Circulating a petition is a right guaranteed under the First Amendment, but it can get dicey in places that are not entirely public. It's not soliciting to gather signatures outside of a festival or fair held on public grounds, according to the American Civil Liberties Union, but organizers can prevent canvassers from doing so within the event.
Holt said his canvassers never made it outside of the greater Cincinnati area. He was told the office would eventually get buses to rural counties, although that didn't materialize before he left.
“In terms of people who would write us off and say they're not interested, it wasn't ‘rural Republicans,’” Holt said. “I found it to be more, kind of, complacent suburbanite folks. Your Mason crowd, who it becomes more of a class of issue.”
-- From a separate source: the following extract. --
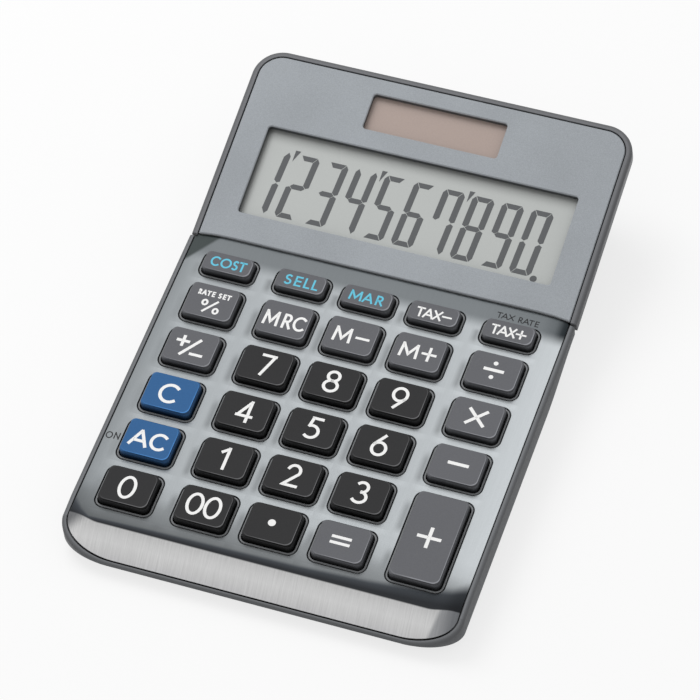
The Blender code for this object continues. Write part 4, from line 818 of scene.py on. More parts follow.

Nothing, to his knowledge, crossed into threats of violence under his watch, he said.
Ross said Raise the Wage Ohio did not file anything officially on the violence and intimidation claims. When asked, she did not offer more details about or evidence of the alleged Darke and Preble County incidents.
What comes next?
Raise the Wage Ohio will try again for 2025, a year likely to see significantly lower turnout. Although they are eyeing a later ballot, they want to submit all of their signatures by the end of this summer so that fewer are invalidated, Ross said.
“We don't want to waste the work that has gone into this, from all the people who are canvassing for us to all the people who have signed to all the money that has been invested,” she said.
Holt said he wasn't shocked when he saw the organization didn't make the ballot. He did feel discouraged.
“I really believe in it,” Holt said. “I just don't know why it had to be the way it was.”
Since 1996, of the 28 minimum wage increase proposals in states across the country, 26 have won.